What to actually do, in order
Don't panic-file. The memo is policy guidance, not a statutory change. Filing strategy should still be driven by priority date currency, the bulletin, and your specific facts. What changes is documentation. The case you file now needs to do more work than the case you would have filed a year ago.
If your I-485 is pending, work with your attorney to compile a discretionary package that goes beyond bare statutory eligibility. Document tax compliance for the last five to seven years, employer relationships, community ties, family in the United States, career trajectory, and any contributions to U.S. employers or the broader economy. The memo specifies that officers consider "family ties, immigration status and history, the applicant's moral character, and any other relevant factor." Each of those is a category for evidence you can supplement to the file via a brief or via a supplemental filing.
If you are about to file, front-load the positive equities into the initial package. Don't wait for an RFE to make the case for discretion. Address potential negative factors directly — a brief written explanation of a status gap from 2019, with context and documentation, is much stronger than letting the adjudicator find it on paper and infer the worst.
If your priority date is current under both Chart A and Chart B and you have not filed yet, talk to your attorney about whether consular processing makes sense in your case.

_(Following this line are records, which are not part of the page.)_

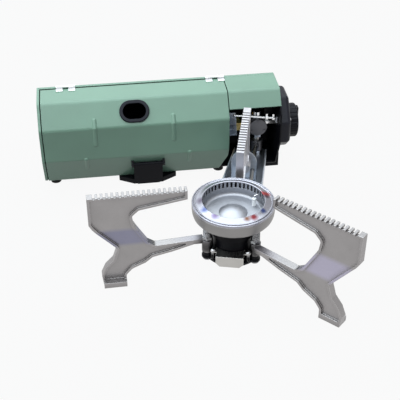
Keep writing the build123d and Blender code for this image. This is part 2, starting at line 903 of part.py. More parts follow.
def rod_clips():
    """Clips on the link rod, each on a small post."""
    clips = []
    for share in clip_place_shares:
        middle = link_point(share)
        half = clip_length / 2
        slope = link_drop_share * half
        start = (middle[0] - half, middle[1], middle[2] + slope)
        end = (middle[0] + half, middle[1], middle[2] - slope)
        clip = rod(start, end, clip_radius)
        clip += block(middle[0] - clip_post_width / 2, middle[0] + clip_post_width / 2,
                      middle[1] - clip_post_width / 2, middle[1] + clip_post_width / 2,
                      middle[2], middle[2] + 2 * clip_radius)
        clips.append(clip - rod(link_point(0), link_point(1), link_rod_radius + running_clearance))
    return group(clips)


def clip_post():
    """Strap from the right bulkhead that carries the end of the link rod."""
    end = link_point(1)
    left = end[0] + seat_gap
    low, high = end[2] - 2 * clip_radius, end[2] + clip_radius
    rear = link_y + clip_radius + seat_gap + bracket_sheet
    plate = block(left, bulkhead_left, rear - bracket_sheet, rear, low, high)
    return plate + block(left, left + bracket_sheet, link_y - clip_radius, rear, low, high)


def valve_spindle():
    """Spindle from the regulator to the knob."""
    end = roof_right + panel_length + knob_gap + knob_socket_depth
    return gas_axis_rod(regulator_right - spindle_entry, end, spindle_radius)


def igniter_cam():
    """Cam disc on the spindle that pushes the igniter plunger."""
    left = roof_right + cam_from_bulkhead
    disc = gas_axis_rod(left, left + cam_thickness, cam_radius)
    return disc - gas_axis_rod(left, left + cam_thickness, spindle_radius + running_clearance)


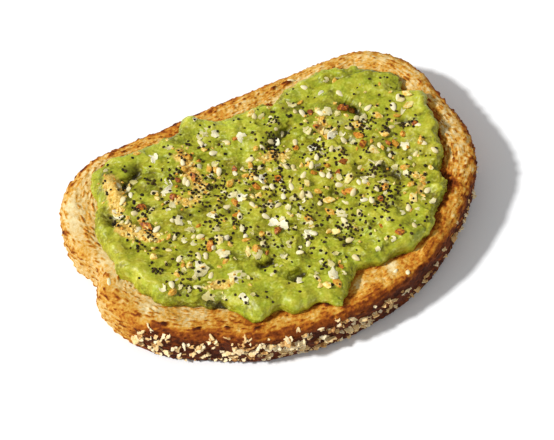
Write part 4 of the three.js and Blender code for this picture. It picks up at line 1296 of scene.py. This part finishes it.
# %% Floor, light and camera
VIEW_AZIMUTH, VIEW_ELEVATION, VIEW_DISTANCE = -26.1, 60, 900
AIM = Vector((0, 0, 8))
SLIDE_RIGHT, SLIDE_UP = -2.34, -0.48
LENS, SIGHT = 169.6, 20  # the lens in mm, and how far the camera sees in metres
SUN_HEADING, SUN_HEIGHT, SUN_WIDTH = -11, 45, 6  # degrees from +x, above the floor, and across the sun
SUN_STRENGTH, SKY_STRENGTH = 3.3, 0.45
FLOOR_SIZE, WHITE, PAPER = 3, (1, 1, 1, 1), (0.965, 0.975, 0.98, 1)

floor_bm = bmesh.new()
bmesh.ops.create_grid(floor_bm, x_segments=1, y_segments=1, size=FLOOR_SIZE)
floor_mesh = bpy.data.meshes.new("floor")
floor_bm.to_mesh(floor_mesh)
floor_bm.free()
floor = bpy.data.objects.new("floor", floor_mesh)
bpy.context.scene.collection.objects.link(floor)
# a paper sweep: matt, and very slightly blue
floor.data.materials.append(new_material("white_paper_sweep", Base_Color=PAPER, Roughness=0.9)[0])

sun_data = bpy.data.lights.new("sun", "SUN")
sun_data.energy = SUN_STRENGTH
sun_data.angle = math.radians(SUN_WIDTH)
sun = bpy.data.objects.new("sun", sun_data)
along_floor = cosine(SUN_HEIGHT)
ray = Vector((cosine(SUN_HEADING) * along_floor, sine(SUN_HEADING) * along_floor, -sine(SUN_HEIGHT)))
sun.rotation_euler = ray.to_track_quat("-Z", "Y").to_euler()
bpy.context.scene.collection.objects.link(sun)

world = bpy.data.worlds.new("sky")
world.use_nodes = True
world.node_tree.nodes["Background"].inputs["Color"].default_value = WHITE
world.node_tree.nodes["Background"].inputs["Strength"].default_value = SKY_STRENGTH
bpy.context.scene.world = world
bpy.context.scene.view_settings.view_transform = "Standard"

azimuth, elevation = math.radians(VIEW_AZIMUTH), math.radians(VIEW_ELEVATION)
right = Vector((math.cos(azimuth), math.sin(azimuth), 0))
level = math.cos(elevation)
ahead = Vector((-math.sin(azimuth) * level, math.cos(azimuth) * level, -math.sin(elevation)))
camera = bpy.data.objects.new("camera", bpy.data.cameras.new("camera"))
camera.data.lens = LENS
camera.data.clip_end = SIGHT
camera.location = (AIM - ahead * VIEW_DISTANCE + right * SLIDE_RIGHT + right.cross(ahead) * SLIDE_UP) * MM
camera.rotation_euler = ahead.to_track_quat("-Z", "Y").to_euler()
bpy.context.scene.collection.objects.link(camera)
bpy.context.scene.camera = camera
print("camera at", [round(c, 3) for c in camera.location])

The choice between AOS and consular has always been case-specific. The memo changes some of the trade-offs by raising the discretionary bar on the AOS side without changing the substantive standard on the consular side. For some profiles — clean status history, dual-intent visa, strong equities — AOS is still clearly the right path. For others, the calculus is now closer to even.
This article is informational only and does not constitute legal advice. The discretion memo affects nearly every category of AOS filer in some way, and the right strategy depends on facts that only an attorney reviewing your file can identify. Consult a licensed immigration attorney before changing your filing plan or your status maintenance approach based on this memo.